La ricercatrice spera che il rapido cambiamento già in atto nell’Artico e in Antartide possa costituire un “sistema di allarme rapido“, in grado di provocare “punti di svolta sociali” che facciano cambiare gli atteggiamenti e le azioni umane in meglio.

Quanto sta accadendo in queste settimane alle alte latitudini settentrionali del Pianeta, dà ragione alle preoccupazioni della scienziata.
Vasti tratti della Siberia, dell’Alaska ed anche della Groenlandia hanno raggiunto temperature record, creando le condizioni per gli incendi che stanno devastando foreste e torbiere, come ci mostrano le immagini satellitari diffuse dai media.

Gli incendi che si sono sviluppati in Siberia tra i 57° e i 70° di Lat. N, ripresi dal satellite il 21 luglio 2019
(Foto: Aqua and Terra MODIS data attraverso NASA Worldview, trattati da Pierre Markuse/Flickr/cc)

In Siberia le temperature di luglio sono state superiori di 5,5 °C rispetto alla media del trentennio 1981-2010, dopo che già in giugno era stata la regione con le maggiori anomalie positive.
La natura remota di molti incendi significa che stanno bruciando senza controllo, spesso, attraverso aree di torba che sono normalmente ghiacciate o mollicce e che si sono asciugate a causa del caldo. Peraltro, le torbiere sono serbatoi di carbonio che a causa degli incendi viene rilasciato in atmosfera.  

Anchorage la principale città dell’Alaska rammenterà a lungo l’Indipendence Day (4 luglio) del 2019, per essere stato il giorno più caldo mai registrato (32,2 °C), quando le temperature medie di quel giorno erano state attorno ai 18 °C. Dei 26 nuovi incendi segnalati in Alaska, tra il 15 e il 16 luglio 2019,  10 si sono verificati oltre il Circolo Polare Artico.

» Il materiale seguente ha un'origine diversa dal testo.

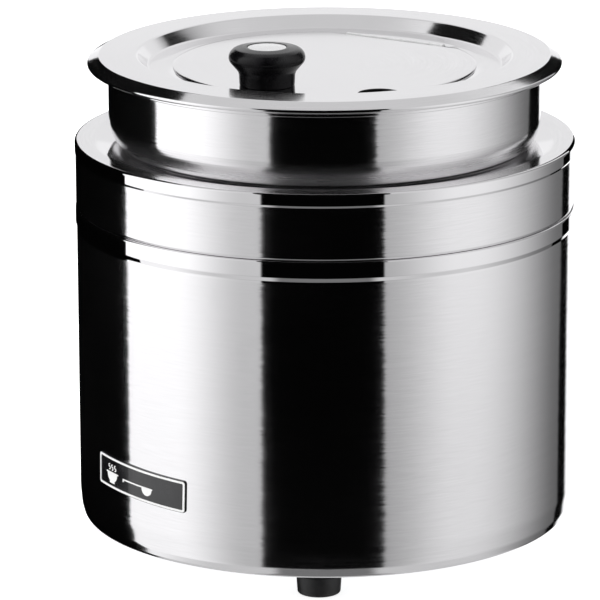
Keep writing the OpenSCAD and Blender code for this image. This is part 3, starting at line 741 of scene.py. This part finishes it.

Poi c’è lo strano incendio che è scoppiato in Groenlandia il 10 luglio 2019, che potrebbe essere stato provocato da qualche escursionista visto che non ci sono alberi. Tuttavia, è la seconda volta negli ultimi tre anni che un incendio si è sviluppato nella Groenlandia occidentale, ed anche se non sono del livello di quelli in Siberia e Alaska, sono un altro sintomo di una transizione dell’Artico verso uno stato di instabilità, che va di pari passo con il riscaldamento del Pianeta.
L’ondata di calore che ha investito la scorsa settimana l’Europa centro-settentrionale si è spostata a nord e sta ora parcheggiando sull’isola più grande del mondo, determinando temperature al di sopra della media di 5-6 °C.

L’area della calotta glaciale della Groenlandia che mostra indicazioni di scioglimento è cresciuta quotidianamente e ha raggiunto al 31 luglio 2019 il record del 56%, ha twittato Ruth Mottram, Scienziata del clima presso il Danish Meteorological Institute, e più di 10 miliardi di tonnellate di ghiaccio si sono sciolte, disperdendosi nell’oceano.

C’è da osservare, poi, secondo i dati elaborati dal Programma UE Copernicus, che l’attività degli incendi nelle foreste boreali “senza precedenti” hanno emesso in atmosfera tra il 10 e il 25 luglio 2019, quasi l’equivalente delle emissioni di carbonio della Svezia nell’intero nel 2017.
È insolito vedere fuochi di questa portata e durata a latitudini così elevate – ha dichiarato Mark Parrington, Scienziato senior del Copernicus Atmosphere Monitoring Service Ma le temperature nell’Artico sono aumentate a un ritmo molto più rapido rispetto alla media globale, e le condizioni più calde incoraggiano gli incendi a svilupparsi e a persistere una volta che si sono innescati”.

E che questi avvenimenti siano di origine antropica non sussistono più dubbi.